The NY Giants ended an uneventful day one of free agency by signing cornerback James Bradberry to a lucrative deal. Is the young player worth the price they paid?
When I profiled James Bradberry leading up to free agency I noted that he was one of the more difficult players to evaluate and get a read on in the entire class. The NY Giants surely have a need for a number one corner, and while Bradberry does fit that need, the team surely paid a high price for his services.
In terms of average salary per year, James Bradberry will now become only the third cornerback in the NFL to exceed $15M per year, joining Miami Dolphins corners Byron Jones (as of today) and Xavien Howard in that club. At the surface, is Bradberry a top-three cornerback in the NFL? For sure not.
However, it’s not as black and white as that. When the other better players behind him come up in free agency, they’ll obviously surpass him. Bradberry hit the market at an opportune time where the NFL is short on talent at cornerback and while he’s entering the prime of his career.
The former second-round draft pick out of Samford University had begun to make a name for himself with the Carolina Panthers over the past few seasons. Playing cornerback in the NFC South is as tough as an assignment as one could hope for, as a team’s #1 corner (like Bradberry) has to deal with Julio Jones, Mike Evans and Michael Thomas six times per season.
Bradberry’s results last season were more than admirable. Standing at 6’1 and weighing in at 211 pounds, he has the size to matchup with these types of specimens in one-on-one coverage. Only twice did Bradberry allow more than 80 yards against him in 2019, and it was against Mike Evans (101) and Michael Thomas (87 – which took him 10 cathes to do so). That’s impressive.
He also only allowed an 86.7 quarterback rating against him while giving up just 59% of passes completed — both below league average. He has the size and skillset to be a number one cornerback, which is something the NY Giants badly need.
His presence will take a ton of pressure of struggling rookie Deandre Baker, who truth be told never had the size (or speed) to be a top cornerback in the NFL. Baker profiles to be more of a number two corner who could use some help over the top against bigger receivers, which is exactly what he’ll get now that Bradberry’s coming to town.

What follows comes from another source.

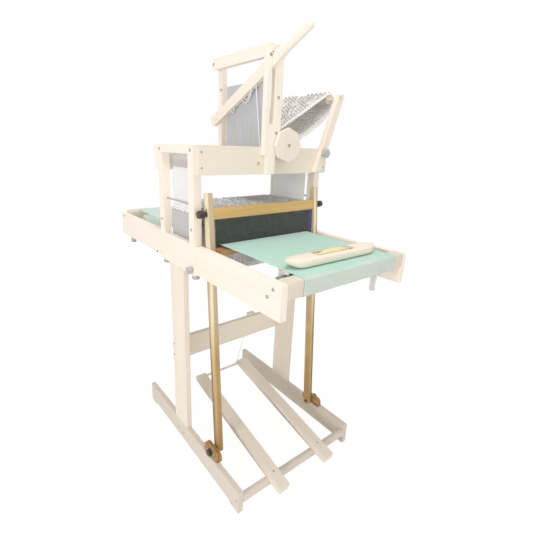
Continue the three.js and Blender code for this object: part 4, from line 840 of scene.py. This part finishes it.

There’s plenty to like about Bradberry outside of his cap number, including that he’s very young (26), coming off his rookie deal and entering the prime of his career — all things I said I wanted our free-agent targets to have. His size and athleticism are well-above league average, and he’ll have a much easier time playing in the NFC East.
One other possible negative is that he’s a former Dave Gettleman draft pick, and as we’ve seen a few times over the past few years here, the Giants have been burned by players that coaches or executives have a history with. Hopefully, this time it’s the opposite and Gettleman has some inside info on the player that Bradberry can and will be.
Overall, I think it’s very fair to love the player and be unsure about the cap number. In further regards to the cap number, it’s worth noting that this deal is only for three years and $45M in total. With $32M guaranteed, you’d think the Giants would have a potential out after two years if things don’t go well.
So, in that sense, Gettleman actually did well in not throwing a bunch of years or guaranteed money at Bradberry. Still, $15M per year is a lot of money to throw at a player that’s never sniffed a Pro Bowl or All-Pro team, but free agency is more about paying for what’s to come rather than what’s happened.
With the trajectory that Bradberry’s been on, hopefully that’s an All-Pro level in the near future.